▸ **WHAT IS BEING ASKED**
Your task is to copy every line of this material exactly.

-- Begin RECORDED DATA --

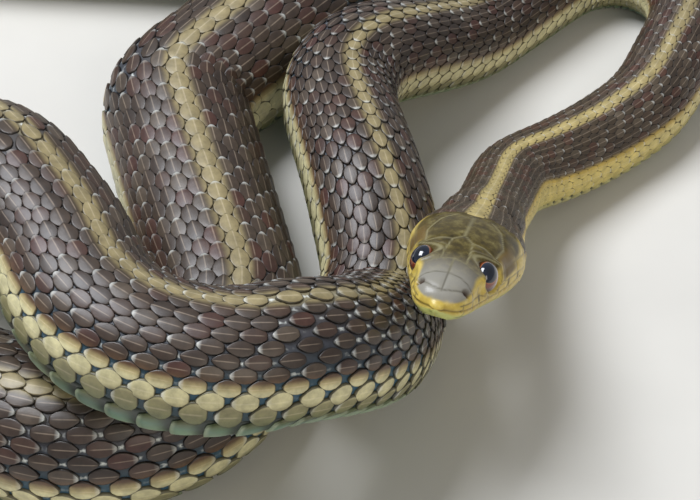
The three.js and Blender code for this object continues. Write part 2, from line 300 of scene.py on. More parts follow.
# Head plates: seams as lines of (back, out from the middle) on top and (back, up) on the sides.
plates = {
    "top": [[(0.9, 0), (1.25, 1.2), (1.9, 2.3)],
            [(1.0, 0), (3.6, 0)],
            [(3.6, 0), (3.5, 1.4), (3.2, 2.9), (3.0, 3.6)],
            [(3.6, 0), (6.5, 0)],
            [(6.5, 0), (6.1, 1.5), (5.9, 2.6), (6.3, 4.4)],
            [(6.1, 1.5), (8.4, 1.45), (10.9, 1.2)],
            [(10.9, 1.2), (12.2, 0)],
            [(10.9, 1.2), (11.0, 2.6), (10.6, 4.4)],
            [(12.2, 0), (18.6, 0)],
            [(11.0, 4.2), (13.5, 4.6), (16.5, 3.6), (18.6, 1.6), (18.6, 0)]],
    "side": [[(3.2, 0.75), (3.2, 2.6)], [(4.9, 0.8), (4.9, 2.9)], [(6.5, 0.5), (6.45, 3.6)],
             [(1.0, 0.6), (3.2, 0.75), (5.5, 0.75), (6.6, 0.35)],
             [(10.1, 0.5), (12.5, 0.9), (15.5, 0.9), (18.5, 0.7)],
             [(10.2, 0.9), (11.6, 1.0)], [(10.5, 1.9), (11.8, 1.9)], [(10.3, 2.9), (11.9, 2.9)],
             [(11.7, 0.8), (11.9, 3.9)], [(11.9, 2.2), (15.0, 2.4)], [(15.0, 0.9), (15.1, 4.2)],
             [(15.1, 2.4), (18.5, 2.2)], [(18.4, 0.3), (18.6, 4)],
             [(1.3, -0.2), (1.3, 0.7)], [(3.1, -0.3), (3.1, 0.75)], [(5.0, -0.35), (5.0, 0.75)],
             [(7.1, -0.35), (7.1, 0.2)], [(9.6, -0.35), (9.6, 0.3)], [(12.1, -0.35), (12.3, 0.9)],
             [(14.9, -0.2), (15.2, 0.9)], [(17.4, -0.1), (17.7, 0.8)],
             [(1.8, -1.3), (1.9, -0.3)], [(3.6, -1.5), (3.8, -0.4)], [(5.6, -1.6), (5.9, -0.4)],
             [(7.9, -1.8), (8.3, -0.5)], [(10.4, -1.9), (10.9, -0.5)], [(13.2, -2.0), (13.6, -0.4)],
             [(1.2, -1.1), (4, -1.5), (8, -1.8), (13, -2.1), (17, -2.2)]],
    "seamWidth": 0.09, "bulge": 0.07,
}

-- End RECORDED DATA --

▸ **SOLUTION TO THIS PROBLEM**
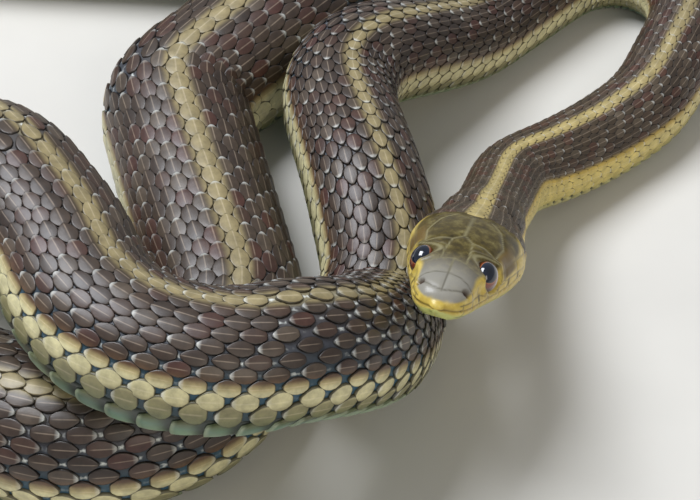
The three.js and Blender code for this object continues. Write part 2, from line 300 of scene.py on. More parts follow.
# Head plates: seams as lines of (back, out from the middle) on top and (back, up) on the sides.
plates = {
    "top": [[(0.9, 0), (1.25, 1.2), (1.9, 2.3)],
            [(1.0, 0), (3.6, 0)],
            [(3.6, 0), (3.5, 1.4), (3.2, 2.9), (3.0, 3.6)],
            [(3.6, 0), (6.5, 0)],
            [(6.5, 0), (6.1, 1.5), (5.9, 2.6), (6.3, 4.4)],
            [(6.1, 1.5), (8.4, 1.45), (10.9, 1.2)],
            [(10.9, 1.2), (12.2, 0)],
            [(10.9, 1.2), (11.0, 2.6), (10.6, 4.4)],
            [(12.2, 0), (18.6, 0)],
            [(11.0, 4.2), (13.5, 4.6), (16.5, 3.6), (18.6, 1.6), (18.6, 0)]],
    "side": [[(3.2, 0.75), (3.2, 2.6)], [(4.9, 0.8), (4.9, 2.9)], [(6.5, 0.5), (6.45, 3.6)],
             [(1.0, 0.6), (3.2, 0.75), (5.5, 0.75), (6.6, 0.35)],
             [(10.1, 0.5), (12.5, 0.9), (15.5, 0.9), (18.5, 0.7)],
             [(10.2, 0.9), (11.6, 1.0)], [(10.5, 1.9), (11.8, 1.9)], [(10.3, 2.9), (11.9, 2.9)],
             [(11.7, 0.8), (11.9, 3.9)], [(11.9, 2.2), (15.0, 2.4)], [(15.0, 0.9), (15.1, 4.2)],
             [(15.1, 2.4), (18.5, 2.2)], [(18.4, 0.3), (18.6, 4)],
             [(1.3, -0.2), (1.3, 0.7)], [(3.1, -0.3), (3.1, 0.75)], [(5.0, -0.35), (5.0, 0.75)],
             [(7.1, -0.35), (7.1, 0.2)], [(9.6, -0.35), (9.6, 0.3)], [(12.1, -0.35), (12.3, 0.9)],
             [(14.9, -0.2), (15.2, 0.9)], [(17.4, -0.1), (17.7, 0.8)],
             [(1.8, -1.3), (1.9, -0.3)], [(3.6, -1.5), (3.8, -0.4)], [(5.6, -1.6), (5.9, -0.4)],
             [(7.9, -1.8), (8.3, -0.5)], [(10.4, -1.9), (10.9, -0.5)], [(13.2, -2.0), (13.6, -0.4)],
             [(1.2, -1.1), (4, -1.5), (8, -1.8), (13, -2.1), (17, -2.2)]],
    "seamWidth": 0.09, "bulge": 0.07,
}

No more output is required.